** start **

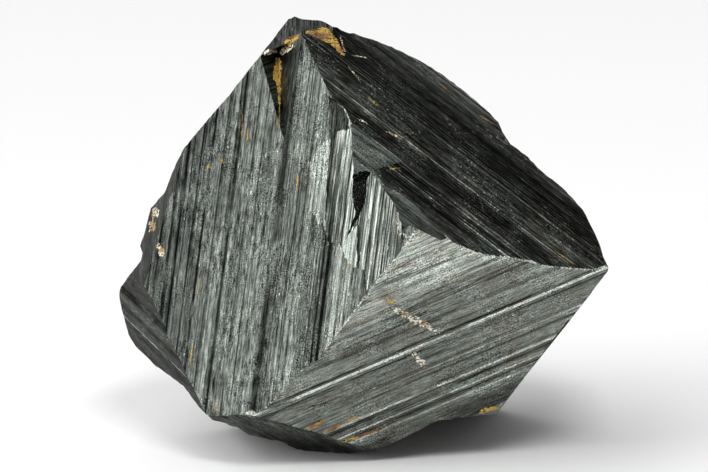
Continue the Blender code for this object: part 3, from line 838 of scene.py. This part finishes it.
def flank_finish(name, normal, along):
    """Duller striae of a side face, along its own direction, painted dark against the sheen it catches at a
    grazing view.
    """
    along = (along - normal * along.dot(normal)).normalized()
    return striated_finish(name.replace("_", " "), normal.cross(along), along, FLANK_SHADING_LINES.get(name, ()),
                           frost=0.35, contrast=1.3, tone_and_painted_light=0.34, rough=0.45, film=1.0, sheen=0.62)


def level_at(levels, across):
    """Height of a face's levels at a distance across its striae."""
    for (start, low), (end, high) in zip(levels, levels[1:]):
        if start <= across <= end:
            return low + (high - low) * (across - start) / (end - start)
    return levels[-1][1]


def edge_block(name, first, second, first_levels, second_levels, depth, seed, finish):
    """Shaves the ragged edge between two growth faces, following the level of both."""
    normal = (first + second).normalized()
    along = (first - second).normalized()
    if normal.cross(along).dot(facing(0, 0)) > 0:
        along = -along
    levels = []
    for step in range(*EDGE_STEPS):
        reach = EDGE_STEP * step
        heights = [level_at(each, max(reach * ACROSS_PER_EDGE, first_levels[0][0]))
                   for each in (first_levels, second_levels)]
        levels.append((reach, sum(heights) / (2 * math.cos(math.radians(30))) - depth))
    return face_block(name, normal, along, levels, seed, finish, rings=2)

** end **

**Directions:**
Return the whole listing exactly.

**Task result:**
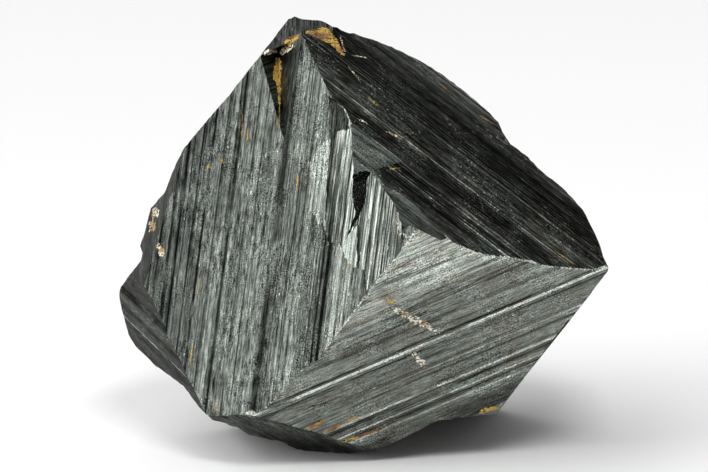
Continue the Blender code for this object: part 3, from line 838 of scene.py. This part finishes it.
def flank_finish(name, normal, along):
    """Duller striae of a side face, along its own direction, painted dark against the sheen it catches at a
    grazing view.
    """
    along = (along - normal * along.dot(normal)).normalized()
    return striated_finish(name.replace("_", " "), normal.cross(along), along, FLANK_SHADING_LINES.get(name, ()),
                           frost=0.35, contrast=1.3, tone_and_painted_light=0.34, rough=0.45, film=1.0, sheen=0.62)


def level_at(levels, across):
    """Height of a face's levels at a distance across its striae."""
    for (start, low), (end, high) in zip(levels, levels[1:]):
        if start <= across <= end:
            return low + (high - low) * (across - start) / (end - start)
    return levels[-1][1]


def edge_block(name, first, second, first_levels, second_levels, depth, seed, finish):
    """Shaves the ragged edge between two growth faces, following the level of both."""
    normal = (first + second).normalized()
    along = (first - second).normalized()
    if normal.cross(along).dot(facing(0, 0)) > 0:
        along = -along
    levels = []
    for step in range(*EDGE_STEPS):
        reach = EDGE_STEP * step
        heights = [level_at(each, max(reach * ACROSS_PER_EDGE, first_levels[0][0]))
                   for each in (first_levels, second_levels)]
        levels.append((reach, sum(heights) / (2 * math.cos(math.radians(30))) - depth))
    return face_block(name, normal, along, levels, seed, finish, rings=2)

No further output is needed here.